What is recall and precision performance evaluation?

Recall evaluates how well a model identifies all struggling students, while precision measures the accuracy of those identifications. For example, in competitive exam preparation systems, a model might aim for 85% recall to catch most borderline candidates, even if it means precision drops to 70% ^[9]. This trade-off ties directly to the threshold-balancing strategies mentioned earlier.

How to calculate accuracy of a prediction model?

Accuracy reflects the ratio of correct predictions overall, but it can be misleading in some educational contexts. For instance, if a model predicts all students will pass in a dataset where 15% actually fail, it achieves 85% accuracy but completely misses identifying failures (0% recall) ^[10]. This highlights why precision and recall are often more useful for exam prediction models.

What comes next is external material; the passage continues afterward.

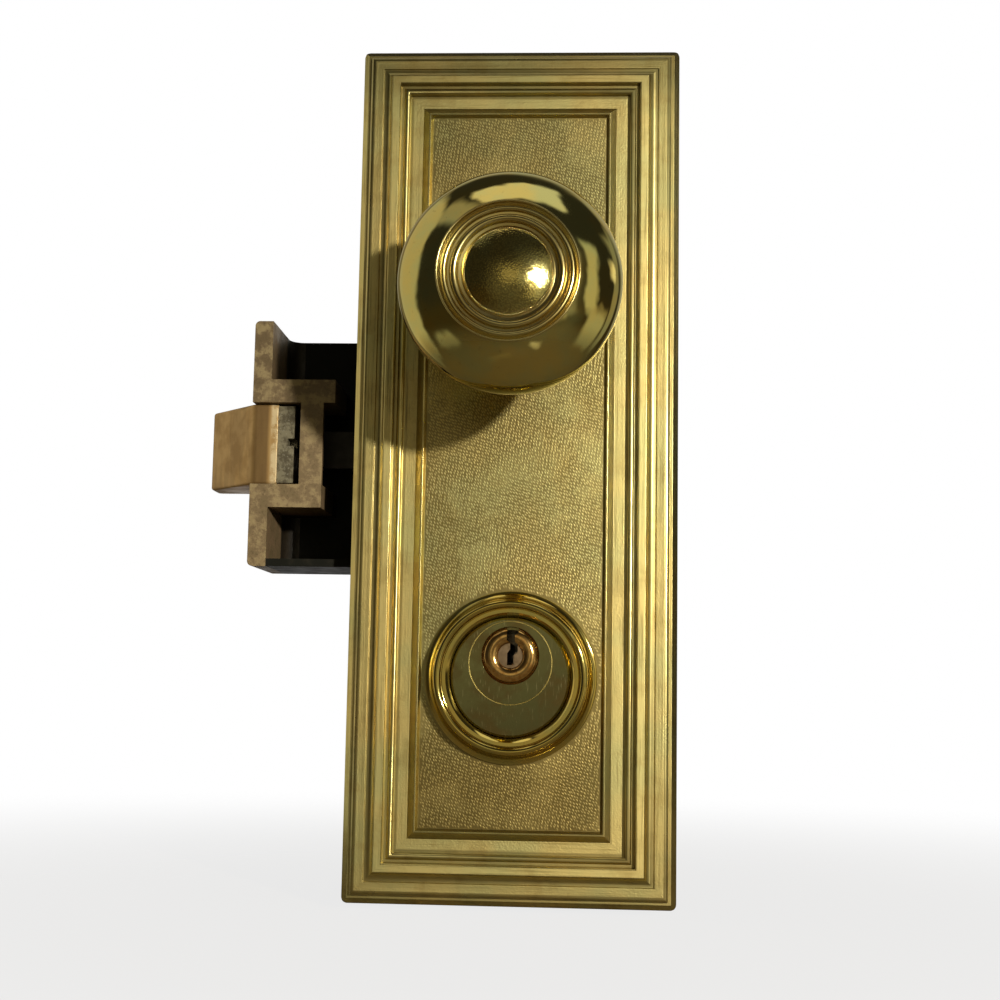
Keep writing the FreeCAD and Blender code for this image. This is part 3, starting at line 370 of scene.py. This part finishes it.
# The field's chased strokes: low lenses in staggered rows that lean to the left, from the border up to
# the collar and the bush.
stroke_w, stroke_l, stroke_rise, stroke_lean = 0.52 * mm, 1.18 * mm, 0.05 * mm, radians(34)
stroke_sunk, stroke_clear = 0.004 * mm, 0.6 * mm
field_inset = 19.1 * mm
field_half_w, field_half_h = plate_half_w - field_inset, plate_half_h - field_inset
reach = 2 * sqrt(field_half_w ** 2 + field_half_h ** 2)
columns, rows = int(reach / stroke_w), int(reach / stroke_l)
tree = bpy.data.node_groups.new("chased_strokes", "GeometryNodeTree")
tree.interface.new_socket("Metal", in_out="INPUT", socket_type="NodeSocketMaterial")
tree.interface.new_socket("Geometry", in_out="OUTPUT", socket_type="NodeSocketGeometry")
grid = add_any(tree, "GeometryNodeMeshGrid", {
    "Size X": columns * stroke_w, "Size Y": rows * stroke_l,
    "Vertices X": columns + 1, "Vertices Y": rows + 1})
index = add_any(tree, "GeometryNodeInputIndex").outputs[0]
column = maths(tree, "FLOOR", maths(tree, "DIVIDE", index, rows + 1.0))
odd = maths(tree, "MODULO", column, 2.0)
stagger = add_node(tree, "CombineXYZ", {1: maths(tree, "MULTIPLY", odd, stroke_l / 2)}).outputs[0]
chance = add_any(tree, "FunctionNodeRandomValue", {
    0: (-0.10 * mm, -0.22 * mm, 0), 1: (0.10 * mm, 0.22 * mm, 0)}, data_type="FLOAT_VECTOR").outputs[0]
shift = add_node(tree, "VectorMath", {0: stagger, 1: chance}, operation="ADD").outputs[0]
moved = add_any(tree, "GeometryNodeSetPosition", {"Geometry": grid.outputs["Mesh"], "Offset": shift})
leant = add_any(tree, "GeometryNodeTransform", {"Geometry": moved.outputs[0],
                                                "Rotation": (0, 0, stroke_lean)})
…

How do you calculate precision and recall?

Here’s an example:

Precision = 30/(30+10) = 75%
Recall = 30/(30+5) = 85.7%

In this case, the model correctly identified 30 at-risk students (True Positives), mistakenly flagged 10 students (False Positives), and missed 5 struggling students (False Negatives) ^[1]^[3].

What is the formula for recall?

The formula for recall is:
Recall = TruePositives / (TruePositives + FalseNegatives)

This metric is especially useful in educational contexts for identifying students who need support. It ensures a thorough detection of those requiring additional assistance.

What is the formula for precision?

The formula for precision is:
Precision = TruePositives / (TruePositives + FalsePositives)

For example, adjusting a model’s classification threshold from 50% to 70% confidence can boost precision from 60% to 78.6% ^[1]^[9]. However, this often leads to a proportional drop in recall. Such adjustments help reduce false alarms while still identifying a reasonable number of struggling students.